AF: Finally, what are you reading now? (Or, alternately, what books would you like to recommend to our readers?)
CE: I have read two outstanding nonfiction books recently. The first is Under a Metal Sky by Philip Marsden which is an expansive exploration of how the wonder of the world resides in rocks. Over 11 chapters, each named after a single material, such as peat, bronze and radium — there are deep dives into ecology, physical journeys and darker mental sojourns into our troubled relationship with the natural world, as well as unexpected perspectives on European history. The other book is a stylish global history of music by legendary record producer Joe Boyd called And the Roots of Rhythm Remain: A Journey Through Global Music.
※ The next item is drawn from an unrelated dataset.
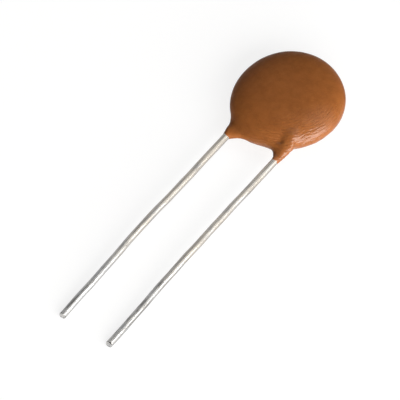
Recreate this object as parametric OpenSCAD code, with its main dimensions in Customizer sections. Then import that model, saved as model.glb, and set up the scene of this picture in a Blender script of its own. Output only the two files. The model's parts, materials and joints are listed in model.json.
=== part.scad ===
// Radial-lead ceramic disc capacitor: a soldered ceramic tablet dipped in resin, lying as it comes to rest.
// Millimetres. The disc lies flat with its mid-plane level, its leads run towards -Y and their cut ends
// touch the ground that the underside of the disc rests on.

/* [Coated disc] */
// Diameter over the resin
disc_d = 9.4; // [9:0.1:12]
// Thickness over the resin at the middle of the faces
disc_t = 3; // [2.6:0.1:4]
// Radius of the rounded rim
rim_r = 1; // [0.8:0.05:1.2]
// Resin between the edge of the ceramic and the rim
edge_cover = 0.7; // [0.5:0.05:0.9]

/* [Necks] */
// Length of the neck on the front lead, past the rim
front_neck_l = 1.6; // [1:0.1:2.5]
// Length of the neck on the back lead, past the rim
back_neck_l = 1.25; // [1:0.05:2.5]
// Radius of a neck where it grows out of the disc
neck_root_r = 0.85; // [0.75:0.05:1]
// Resin over the wire where a neck leaves the face of the disc
neck_cover = 0.3; // [0.2:0.05:0.35]
// Thickness of the resin at the open end of a neck
neck_lip = 0.07; // [0.04:0.01:0.15]

/* [Ceramic tablet] */
// Thickness of the ceramic
ceramic_t = 0.5; // [0.3:0.05:0.7]
// Thickness of each fired silver electrode
electrode_t = 0.03; // [0.02:0.01:0.05]
// Bare margin of ceramic around an electrode
electrode_margin = 0.3; // [0.1:0.05:0.4]

/* [Solder] */
// Solder between the wire and the electrode
solder_film = 0.05; // [0.03:0.01:0.08]
// Solder over the top of the wire
solder_cap = 0.06; // [0.04:0.01:0.1]
// Half the width of the solder on the electrode
solder_half_w = 0.85; // [0.7:0.05:1]
// Length of the full-height part of the solder
solder_l = 2.2; // [1.5:0.1:2.4]

/* [Leads] */
// Diameter of the tinned wire
lead_d = 0.6; // [0.5:0.05:0.75]
// Distance between the two leads
lead_pitch = 5; // [4:0.1:6]
// How far the leads' midline stands off the middle of the disc
lead_offset = 0.5; // [0:0.1:0.6]
// Wire past the middle of the disc at its soldered end
lead_overlap = 1.2; // [0.8:0.1:1.4]
// Slope of the leads where they leave the necks
lead_slope = 1.8; // [1:0.1:2.4]
// Distance from the middle of the disc to the slight bend in the leads
kink_reach = 16.6; // [12:0.1:20]
// Wire past the slight bend, as far as the cut end
lead_end_l = 10.4; // [6:0.1:16]

/* [Hidden] */
$fn = 96;

disc_r = disc_d / 2;
lead_r = lead_d / 2;
ceramic_r = disc_r - edge_cover;
electrode_r = ceramic_r - electrode_margin;

// Dome of each face, drawn so that it runs smoothly into the rounded rim.
rim_circle_x = disc_r - rim_r;
dome_r = (pow(rim_circle_x, 2) + pow(disc_t / 2, 2) - pow(rim_r, 2)) / (disc_t - 2 * rim_r);
dome_drop = dome_r - disc_t / 2;
dome_edge_x = rim_circle_x * dome_r / (dome_r - rim_r);

// Heights from the mid-plane of the ceramic.
solder_z = ceramic_t / 2 + electrode_t;
wire_z = solder_z + solder_film + lead_r;
solder_h = solder_film + lead_d + solder_cap;
solder_curve_r = (pow(solder_half_w, 2) + pow(solder_h, 2)) / (2 * solder_h);

// Places across the disc, measured from its middle.
front_x = lead_offset + lead_pitch / 2;
back_x = lead_offset - lead_pitch / 2;

// Places along a lead, measured from the middle of the disc towards the cut end.
jog_clearance = 0.2;
jog_tail = 0.3;
jog_bend_r = 0.9;
kink_bend_r = 12;
bend_swell = 0.004;
bend_overlap = 0.03;
neck_root_setback = 0.3;

function ceramic_edge(x) = sqrt(pow(ceramic_r, 2) - pow(x, 2));
function neck_end(x, neck_l) = sqrt(pow(disc_r, 2) - pow(x, 2)) + neck_l;
function slope_z(reach) = -(reach - disc_r) * tan(lead_slope);

// The last stretch of the leads slopes until the cut ends touch the ground.
kink_height = disc_t / 2 + slope_z(kink_reach);
end_slope = asin(kink_height / norm([lead_end_l, lead_r])) - atan(lead_r / lead_end_l);
tip_reach = kink_reach + lead_end_l * cos(end_slope);
tip_z = slope_z(kink_reach) - lead_end_l * sin(end_slope);
lead_reach = tip_reach + lead_r * sin(end_slope);

// The whole part is centred on its length and stands on the ground plane.
disc_y = (lead_reach - disc_r) / 2;

// Corners of a wire as [distance along the lead, height], and how far round each one it is bent.
function wire_path(x, side, neck_l) = [
  [-lead_overlap, side * wire_z],
  [ceramic_edge(x) + jog_clearance, side * wire_z],
  [neck_end(x, neck_l) - jog_tail, slope_z(neck_end(x, neck_l) - jog_tail)],
  [kink_reach, slope_z(kink_reach)],
  [tip_reach, tip_z]
];
wire_bends = [0, jog_bend_r, jog_bend_r, kink_bend_r, 0];

function heading(path, i) = atan2(path[i + 1][1] - path[i][1], path[i + 1][0] - path[i][0]);
function turn(path, i) = i < 1 || i > len(path) - 2 ? 0 : heading(path, i) - heading(path, i - 1);
function setback(path, i) = wire_bends[i] * tan(abs(turn(path, i)) / 2);

// Lays a shape drawn along X, with Y up, over the lead at x.
module along_lead(x) {
  translate([x, disc_y, disc_t / 2])
    rotate([90, 0, -90])
      children();
}

module at_disc() {
  translate([0, disc_y, disc_t / 2])
    children();
}

// An arc of wire, a touch swollen by the bending, with children() carried on from its far end.
module bend(angle, radius) {
  side = sign(angle);
  first = side > 0 ? -90 : 90 + angle;
  translate([0, side * radius, 0]) {
    rotate([0, 0, first])
      rotate_extrude(angle = abs(angle))
        translate([radius, 0])
          circle(r = lead_r + bend_swell);
    rotate([0, 0, angle])
      translate([0, -side * radius, 0])
        children();
  }
}

// Straight stretches and bends, one after another, from corner i on.
module wire_from(path, i) {
  run = norm(path[i + 1] - path[i]) - setback(path, i) - setback(path, i + 1);
  before = i > 0 ? bend_overlap : 0;
  after = i < len(path) - 2 ? bend_overlap : 0;
  translate([-before, 0, 0])
    rotate([0, 90, 0])
      cylinder(d = lead_d, h = before + run + after);
  if (i < len(path) - 2)
    translate([run, 0, 0])
      bend(turn(path, i + 1), wire_bends[i + 1])
        wire_from(path, i + 1);
}

module lead(x, side, neck_l) {
  path = wire_path(x, side, neck_l);
  along_lead(x)
    translate([path[0][0], path[0][1], 0])
      wire_from(path, 0);
}

// Rounded bank of solder, kept to the silver it wets.
module solder_bank(x, side) {
  at_disc()
    rotate([0, side > 0 ? 0 : 180, 0])
      translate([0, 0, solder_z])
        intersection() {
          cylinder(r = electrode_r, h = solder_h + solder_cap);
          translate([side * x, -solder_l / 2, solder_h - solder_curve_r]) {
            rotate([-90, 0, 0])
              cylinder(r = solder_curve_r, h = solder_l);
            sphere(r = solder_curve_r);
            translate([0, solder_l, 0])
              sphere(r = solder_curve_r);
          }
        }
}

module electrode(side) {
  at_disc()
    translate([0, 0, side > 0 ? ceramic_t / 2 : -solder_z])
      cylinder(r = electrode_r, h = electrode_t);
}

module ceramic() {
  at_disc()
    translate([0, 0, -ceramic_t / 2])
      cylinder(r = ceramic_r, h = ceramic_t);
}

// Half of the disc's section: a dome above and below, and the rounded rim.
module disc_section() {
  intersection() {
    translate([0, -dome_drop])
      circle(r = dome_r);
    translate([0, dome_drop])
      circle(r = dome_r);
    translate([0, -disc_t])
      square([dome_edge_x, 2 * disc_t]);
  }
  translate([rim_circle_x, 0])
    circle(r = rim_r);
}

// Resin drawn down one lead: a ball-rooted cone that ends in a thin lip.
module neck(x, side, neck_l) {
  root = [ceramic_edge(x) - neck_root_setback, side * (wire_z + lead_r + neck_cover - neck_root_r)];
  end = [neck_end(x, neck_l), slope_z(neck_end(x, neck_l))];
  length = norm(end - root);
  along_lead(x)
    translate([root[0], root[1], 0])
      rotate([0, 0, atan2(end[1] - root[1], end[0] - root[0])])
        rotate([0, 90, 0])
          union() {
            cylinder(r1 = neck_root_r, r2 = lead_r + neck_lip, h = length);
            sphere(r = neck_root_r);
          }
}

module coating() {
  color("sienna")
    difference() {
      union() {
        at_disc()
          rotate_extrude()
            disc_section();
        neck(front_x, 1, front_neck_l);
        neck(back_x, -1, back_neck_l);
      }
      ceramic();
      electrode(1);
      electrode(-1);
      solder_bank(front_x, 1);
      solder_bank(back_x, -1);
      lead(front_x, 1, front_neck_l);
      lead(back_x, -1, back_neck_l);
    }
}

module ceramic_disc() {
  color("wheat")
    ceramic();
}

module front_electrode() {
  color("silver")
    electrode(1);
}

module back_electrode() {
  color("silver")
    electrode(-1);
}

module front_solder() {
  color("lightgray")
    difference() {
      solder_bank(front_x, 1);
      lead(front_x, 1, front_neck_l);
    }
}

module back_solder() {
  color("lightgray")
    difference() {
      solder_bank(back_x, -1);
      lead(back_x, -1, back_neck_l);
    }
}

module front_lead() {
  color("gainsboro")
    lead(front_x, 1, front_neck_l);
}

module back_lead() {
  color("gainsboro")
    lead(back_x, -1, back_neck_l);
}

coating();
ceramic_disc();
front_electrode();
back_electrode();
front_solder();
back_solder();
front_lead();
back_lead();
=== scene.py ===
import json
import math

import bpy
import numpy as np
from mathutils import Matrix, Vector


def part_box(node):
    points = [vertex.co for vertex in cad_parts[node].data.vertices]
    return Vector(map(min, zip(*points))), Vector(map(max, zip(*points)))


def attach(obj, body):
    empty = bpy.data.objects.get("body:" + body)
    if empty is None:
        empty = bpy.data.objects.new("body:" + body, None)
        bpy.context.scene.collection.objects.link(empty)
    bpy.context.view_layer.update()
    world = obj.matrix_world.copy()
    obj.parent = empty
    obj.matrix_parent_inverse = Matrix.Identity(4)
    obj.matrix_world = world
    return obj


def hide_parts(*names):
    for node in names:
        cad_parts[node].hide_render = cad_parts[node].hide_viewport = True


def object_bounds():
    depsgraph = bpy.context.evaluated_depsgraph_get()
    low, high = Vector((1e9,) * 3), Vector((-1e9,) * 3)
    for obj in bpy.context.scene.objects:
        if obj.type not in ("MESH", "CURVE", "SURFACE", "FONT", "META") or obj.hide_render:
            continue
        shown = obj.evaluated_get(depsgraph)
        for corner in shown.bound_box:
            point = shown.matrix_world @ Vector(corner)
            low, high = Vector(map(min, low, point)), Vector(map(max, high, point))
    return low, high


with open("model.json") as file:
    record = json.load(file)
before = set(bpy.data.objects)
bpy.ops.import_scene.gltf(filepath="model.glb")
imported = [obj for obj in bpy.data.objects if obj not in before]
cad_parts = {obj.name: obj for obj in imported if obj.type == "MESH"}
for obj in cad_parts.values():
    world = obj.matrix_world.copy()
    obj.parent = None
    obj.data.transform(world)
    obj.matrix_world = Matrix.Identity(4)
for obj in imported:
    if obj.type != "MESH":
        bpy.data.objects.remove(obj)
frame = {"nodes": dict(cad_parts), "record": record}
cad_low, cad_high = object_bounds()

# ---------------------------------------------------------------------------------------------
# Ceramic tablet. The dielectric: a thin round of fired barium titanate, buff and slightly porous,
# held only by the solder, the wires and the resin round it.
# ---------------------------------------------------------------------------------------------
# The part is worked out in millimetres, and MM turns them into the scene's metres.
MM = 0.001
BUFF = ((0.70, 0.56, 0.36), (0.80, 0.70, 0.52))
BUFF_GRAIN = (0.60, 0.47, 0.31)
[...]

It is just fascinating, an invaluable historical record as well as a memoir well told.
Amy Fish is a writer of true stories, some of which are funny. She is the author of One In Six Million: The Baby by the Roadside and the Man Who Retraced a Holocaust Survivor’s Lost Identity (Goose Lane Editions, 2025), Honeymoon Sneakers: A Cautionary Tale (Cactus Press 2024), I Wanted Fries with That: How to Ask for What You Want and Get What You Need (NWL 2019), and The Art of Complaining Effectively (Avmor 2015). Amy completed her MFA at Kings’ College in Halifax, Canada. She is the Ombudsperson at Concordia University in Montreal, where she lives with her husband and kids.